Starting at the line that contains "const turn = THREE.MathUtils.degToRad(HANDLE_TURN);", copy every line down to the line that contains "bpy.context.scene.collection.objects.link(empty)", inclusive, exactly as it stands. Omit all other lines.

===== Raw data =====

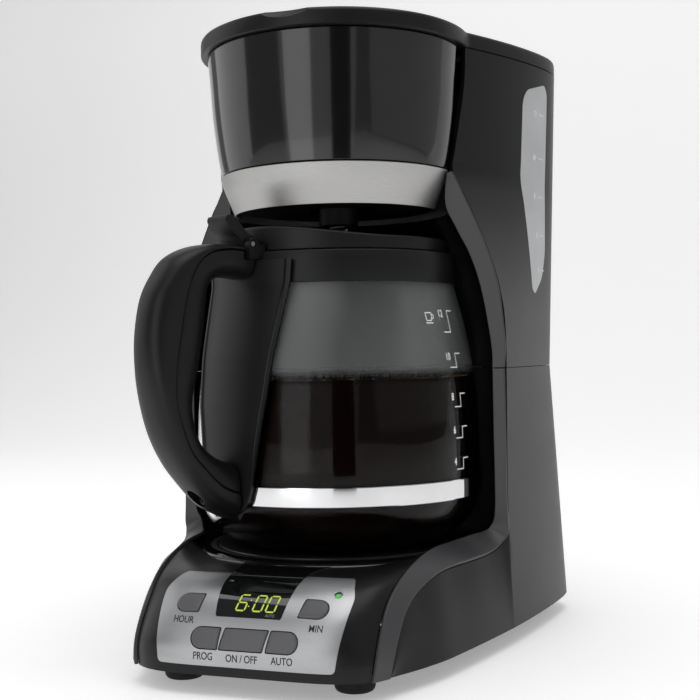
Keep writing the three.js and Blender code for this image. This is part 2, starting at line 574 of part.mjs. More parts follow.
// ---------------------------------------------------------------- control panel
const panelSheet = frontSolid(0, FOOT_HEIGHT).subtract(frontSolid(PANEL_SHEET, FOOT_HEIGHT))
  .intersect(seenFromFront(PANEL_OUTLINE.map(([x, z]) => [x * 0.992, z + (z < 20 ? GAP : -GAP)]), [-135, -92]))
  .subtract(buttonHoles).subtract(displayCut).subtract(lampHole);
add('control_panel', 'root', panelSheet, silverPanel);
const displayWindow = frontSolid(0, FOOT_HEIGHT).subtract(frontSolid(PANEL_SHEET, FOOT_HEIGHT))
  .intersect(seenFromFront(displayOutline(-GAP), [-135, -92]));
add('display_window', 'root', displayWindow, smokedWindow);

const BOARD_PLACE = { x: 0, y: -116, z: 34, tilt: THREE.MathUtils.degToRad(58) };
const board = onPanel(new THREE.Shape([
  new THREE.Vector2(-45, -17), new THREE.Vector2(45, -17), new THREE.Vector2(45, 15), new THREE.Vector2(-45, 15),
]), BOARD_PLACE, [-14, -12.4]);
add('control_board', 'root', board.intersect(frontSolid(5, FOOT_HEIGHT + 2)), boardGreen);
const display = onPanel(new THREE.Shape([
  new THREE.Vector2(-17, 1), new THREE.Vector2(17, 1), new THREE.Vector2(17, 15), new THREE.Vector2(-17, 15),
]), BOARD_PLACE, [-12, -8]);
add('display_module', 'root', display.intersect(frontSolid(4, FOOT_HEIGHT)), smokedWindow);
const lamp = rod(1.6, 12, LAMP_TOP, INTO_PANEL).intersect(frontSolid(0, FOOT_HEIGHT)).subtract(frontSolid(4, FOOT_HEIGHT));
add('lamp_lens', 'root', lamp, lampGreen);
for (const button of BUTTONS) {
  const cap = onPanel(buttonOutline(button, 0), button, [-4.2, 0.4]);
  const flange = onPanel(buttonOutline(button, 0, 1), button, [-5.4, -4.2]);
  add(button.name, 'buttons', cap.add(flange), buttonGrey);
}

// ---------------------------------------------------------------- lid
const lidOutline = (inset) => union(
  raised(columnTopLoop(inset), [COLUMN_TOP_Z + GAP, LID_TOP_Z]),
  post(73.7 - inset, [COLUMN_TOP_Z + GAP, LID_TOP_Z], { y: BREW_Y, segments: ROUND }),
);
const lidHollow = lidOutline(2.5).intersect(block([-110, 110], [-90, 116], [300, LID_TOP_Z - 2.5]));
const behindHinge = block([-110, 110], [HINGE.y, 140], [300, 330]);
const knuckle = rod(HINGE.barrel, 210, new THREE.Vector3(-105, HINGE.y, HINGE.z), new THREE.Vector3(1, 0, 0), 24);
const lugRoom = HINGE_LUGS.map(([x0, x1]) => block([x0 - 0.5, x1 + 0.5], [HINGE.y - 6, 140], [300, 330]));
const fingerNotch = solid(new THREE.SphereGeometry(30, 24, 12).scale(1, 0.5, 0.5).translate(0, -76, 331));
const lidBody = lidOutline(0).subtract(lidHollow);
const lid = union(lidBody.subtract(behindHinge), lidBody.intersect(behindHinge).intersect(knuckle))
  .subtract(union(...lugRoom)).subtract(hingeBore).subtract(fingerNotch);
add('lid', 'lid', lid, satinBlack);

// Shower plate and its water channel, carried under the lid.
const ductAngle = Math.atan2(RISER.y - BREW_Y, RISER.x);
const ductLength = Math.hypot(RISER.x, RISER.y - BREW_Y);
const duct = (width, [z0, z1], reach) => solid(
  new THREE.BoxGeometry(reach, width, z1 - z0)
    .translate(reach / 2, 0, (z0 + z1) / 2)
    .rotateZ(ductAngle).translate(0, BREW_Y, 0),
);
let shower = union(duct(14, [312.4, 319.6], ductLength + 8), post(32, [306.5, 309.5], { y: BREW_Y, segments: ROUND }))
  .add(post(9, [309, 319.6], { y: BREW_Y }))
  .subtract(duct(10, [311, 317.6], ductLength + 6));
for (let i = 0; i < 8; i += 1) {
  const angle = (i / 8) * Math.PI * 2;
  const place = { x: 22 * Math.cos(angle), y: BREW_Y + 22 * Math.sin(angle), segments: 8 };
  shower = shower.subtract(post(2, [300, 312], place));
}
add('shower_plate', 'lid', shower, innerBlack);

// ---------------------------------------------------------------- brew basket and drip valve
const basket = turned([
  [8.4, 222], [10.6, 222], [10.6, 233], [44, 234], [54, 250], [61, 296], [62, 302.4], [64.6, 302.6], [64.6, 305],
  [62, 305], [59.2, 296], [52, 250.6], [43, 236], [8.4, 236],
], { y: BREW_Y, segments: ROUND_INSIDE });
const nozzleWeb = post(9, [226, 228], { y: BREW_Y }).subtract(post(3.6, [220, 230], { y: BREW_Y }));
add('brew_basket', 'basket', basket.add(nozzleWeb), innerBlack);
const plunger = turned([
  [0, 215.8], [4, 215.8], [6.4, 217.4], [6.4, 219], [2.6, 219], [2.6, 236.6], [10, 237], [10, 238.6], [0, 240],
], { y: BREW_Y, segments: 24 });
add('valve_plunger', 'valve', plunger, innerBlack);
const springTurns = 3;
const springPoints = [];
for (let i = 0; i <= springTurns * 10; i += 1) {
  const angle = (i / 10) * Math.PI * 2;
  springPoints.push([4.6 * Math.cos(angle), BREW_Y + 4.6 * Math.sin(angle), 220.1 + 5 * i / (springTurns * 10)]);
}
add('valve_spring', 'basket', hose(springPoints, 0.5, 0, 36, 3), platedSteel);

// ---------------------------------------------------------------- jug
const glassOuter = GLASS_PROFILE;
const glassInner = offsetProfile(GLASS_PROFILE, -GLASS_WALL).reverse();
glassInner[0][1] = GLASS_PROFILE.at(-1)[1];
add('carafe_glass', 'carafe', turned([...glassOuter, ...glassInner], { segments: ROUND }), jugGlass);

const collarRing = turned([
  [64.4, COLLAR_Z[0]], [65.6, COLLAR_Z[0]], [65.6, 199], [64.6, COLLAR_Z[1]], [62.1, COLLAR_Z[1]],
  [62.1, 198], [63, 194], [64.4, 190.5],
], { segments: ROUND });
const LID_PIN = { y: -69.6, z: 207.6 };
const pinLugs = [[-13, -9], [9, 13]].map((span) => union(
  block(span, [LID_PIN.y - 3, -62.4], [COLLAR_Z[1] - 4, LID_PIN.z]),
  rod(3, 4, new THREE.Vector3(span[0], LID_PIN.y, LID_PIN.z), new THREE.Vector3(1, 0, 0), 16),
));
const pinBore = rod(1.7, 40, new THREE.Vector3(-20, LID_PIN.y, LID_PIN.z), new THREE.Vector3(1, 0, 0), 12);
const neckRoom = post(62.1, [180, 220], { segments: ROUND });
const collar = union(collarRing, ...pinLugs).subtract(pinBore).subtract(neckRoom);
add('carafe_collar', 'carafe', collar, satinBlack);
const lidPin = rod(1.35, 25, new THREE.Vector3(-12.5, LID_PIN.y, LID_PIN.z), new THREE.Vector3(1, 0, 0), 12);
add('carafe_lid_pin', 'carafe', lidPin, platedSteel);
const bandRing = turned([
  [76.4, BAND_Z[0]], [77.4, BAND_Z[0]], [77.4, BAND_Z[1]], [76.4, BAND_Z[1]],
], { segments: ROUND });
add('carafe_band', 'carafe', bandRing, chrome);

// The handle stands on a shield that lies against the glass, held by the band below and the collar above.
const SHIELD_OUTSIDE = [[80.5, 75], [80.5, 96], [79.6, 126], [76.4, 152], [70.6, 180], [69, 188], [69, 199.6]];
const shieldInside = [[77.8, 75], [77.8, 96], [76.9, 126], [73.7, 152], [67.9, 180], [66.2, 188], [66.2, 199.6]];
const shieldFace = seenFromFront([[-14, 75], [14, 75], [25, 130], [28, 165], [31, 203], [-31, 203], [-28, 165], [-25, 130]], [-90, -40]);
const shield = turned([...SHIELD_OUTSIDE, ...[...shieldInside].reverse()], { segments: ROUND }).intersect(shieldFace);
add('handle_shield', 'carafe', shield, satinBlack);
const shieldRoom = turned([[0, 60], [80.8, 60], ...SHIELD_OUTSIDE.map(([r, z]) => [r + GAP, z]), [69.3, 214], [0, 214]], { segments: ROUND });

function smooth(points, divisions) {
  const curve = new THREE.SplineCurve(points.map(([r, z]) => new THREE.Vector2(r, z)));
  return curve.getPoints(divisions).map((point) => [point.x, point.y]);
}
const handleBack = smooth([
  [62, 205], [82, 206.5], [97, 205], [111, 199], [121, 188], [128, 170], [129.6, 152], [127, 134], [121, 114],
  [112, 98], [98, 81.5], [84, 71.8], [66, 70.6],
], 30);
const handleParting = smooth([
  [62, 200], [84, 201.5], [99, 197.5], [109, 187], [114, 172], [117, 152], [117.5, 136], [114.5, 120],
  [108, 106], [96, 93], [82, 84.5], [66, 82],
], 26);
const handleGrip = smooth([
  [62, 190], [80, 191.5], [90, 189], [94.6, 180], [97, 160], [101, 142], [103.6, 131], [103, 121], [99, 111],
  [90, 103.5], [80, 100], [66, 98],
], 24);
const handleSlice = (outerCurve, innerCurve, halfWidth) => {
  const outline = [...outerCurve, ...[...innerCurve].reverse()].map(([r, z]) => [-r, z]);
  return seenFromSide(outline, [-halfWidth, halfWidth]);
};
const handleGap = (curve) => curve.map(([r, z]) => [r - 0.32, z + (z > 150 ? -0.2 : 0.25)]);
const SCREW_PLACE = new THREE.Vector3(0, -79, 83);
const outward = new THREE.Vector3(0, -1, 0);
const screwHole = union(
  rod(2.3, 40, SCREW_PLACE, outward, 12),
  rod(4.4, 40, new THREE.Vector3(0, -92, 83), outward, 16),
);
const leverRoom = block([-14, 14], [-75, -55], [199.6, 215]);
const handleRoom = union(shieldRoom, screwHole, leverRoom);
const shell = handleSlice(handleBack, handleParting, 12).subtract(handleRoom);
const insert = handleSlice(handleGap(handleParting), handleGrip, 11).subtract(handleRoom);
add('handle_shell', 'carafe', shell, satinBlack);
add('handle_insert', 'carafe', insert, satinBlack);
const bandScrew = union(
  rod(2, 11, new THREE.Vector3(0, -81.2, 83), outward, 12),
  rod(3.8, 2.6, new THREE.Vector3(0, -92.2, 83), outward, 16),
);
add('band_screw', 'carafe', bandScrew, platedSteel);

// The jug's lid: a dished disc with a rim, a drip hole and a thumb lever over the handle.
const jugLid = turned([
  [5, 206], [40, 207.5], [56, 207.5], [57, 210.5], [60.6, 211.5], [61.6, 210.5], [61.6, 204.6],
  [58, 204.4], [54, 203], [5, 203.6],
], { segments: ROUND });
const lever = seenFromSide([
  [-54, 205], [-61, 209.8], [-66, 211.2], [-70, 212.6], [-80, 220.5], [-82.4, 220.6], [-83, 218.8], [-74, 210.8],
  [-72.6, 206], [-68, 204.7], [-61.4, 204.7],
], [-8.5, 8.5]);
const jugLidSolid = union(jugLid, lever).subtract(pinBore);
add('carafe_lid', 'carafe_lid', jugLidSolid, satinBlack);

const turn = THREE.MathUtils.degToRad(HANDLE_TURN);
bodies.carafe.rotation.z = turn;
bodies.carafe_lid.rotation.z = turn;

export default machine;
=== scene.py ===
import math
import bmesh
import bpy
from mathutils import Matrix, Vector


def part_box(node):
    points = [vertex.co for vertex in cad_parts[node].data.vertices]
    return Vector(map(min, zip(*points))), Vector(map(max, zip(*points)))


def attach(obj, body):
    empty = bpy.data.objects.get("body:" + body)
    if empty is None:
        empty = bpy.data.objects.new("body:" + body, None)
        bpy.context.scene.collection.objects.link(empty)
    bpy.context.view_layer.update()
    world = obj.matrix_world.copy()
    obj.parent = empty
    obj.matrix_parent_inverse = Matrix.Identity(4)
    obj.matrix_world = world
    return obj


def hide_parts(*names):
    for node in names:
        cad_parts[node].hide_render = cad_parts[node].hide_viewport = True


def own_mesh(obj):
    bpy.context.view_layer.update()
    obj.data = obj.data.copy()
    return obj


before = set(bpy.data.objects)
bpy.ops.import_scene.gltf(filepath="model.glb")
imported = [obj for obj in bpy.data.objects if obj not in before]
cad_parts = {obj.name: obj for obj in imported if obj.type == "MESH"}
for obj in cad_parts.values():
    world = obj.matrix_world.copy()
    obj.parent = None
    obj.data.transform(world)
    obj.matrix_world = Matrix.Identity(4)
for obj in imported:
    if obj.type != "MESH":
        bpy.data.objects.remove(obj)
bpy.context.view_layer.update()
MM = 0.001  # shapes are drawn in millimetres and kept in metres


# ---------------------------------------------------------------- bottom cover and its screws
# A flat black polypropylene cover with cooling slots closes the base from below.
# Four zinc-plated screws hold it, sunk in their holes. Both are moulded or bought plain parts.
class Wire:
    """One output of a node. Arithmetic on it adds Math nodes to the same material."""

    def __init__(self, finish, socket):
        self.finish = finish
        self.socket = socket

    def maths(self, operation, first, second):
        return self.finish.node("ShaderNodeMath", {"operation": operation}, {0: first, 1: second})

    def __add__(self, other):
        return self.maths("ADD", self, other)

    __radd__ = __add__

    def __sub__(self, other):
        return self.maths("SUBTRACT", self, other)

    def __rsub__(self, other):
        return self.maths("SUBTRACT", other, self)

    def __mul__(self, other):
        return self.maths("MULTIPLY", self, other)

    __rmul__ = __mul__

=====

Solution »
const turn = THREE.MathUtils.degToRad(HANDLE_TURN);
bodies.carafe.rotation.z = turn;
bodies.carafe_lid.rotation.z = turn;

export default machine;
=== scene.py ===
import math
import bmesh
import bpy
from mathutils import Matrix, Vector


def part_box(node):
    points = [vertex.co for vertex in cad_parts[node].data.vertices]
    return Vector(map(min, zip(*points))), Vector(map(max, zip(*points)))


def attach(obj, body):
    empty = bpy.data.objects.get("body:" + body)
    if empty is None:
        empty = bpy.data.objects.new("body:" + body, None)
        bpy.context.scene.collection.objects.link(empty)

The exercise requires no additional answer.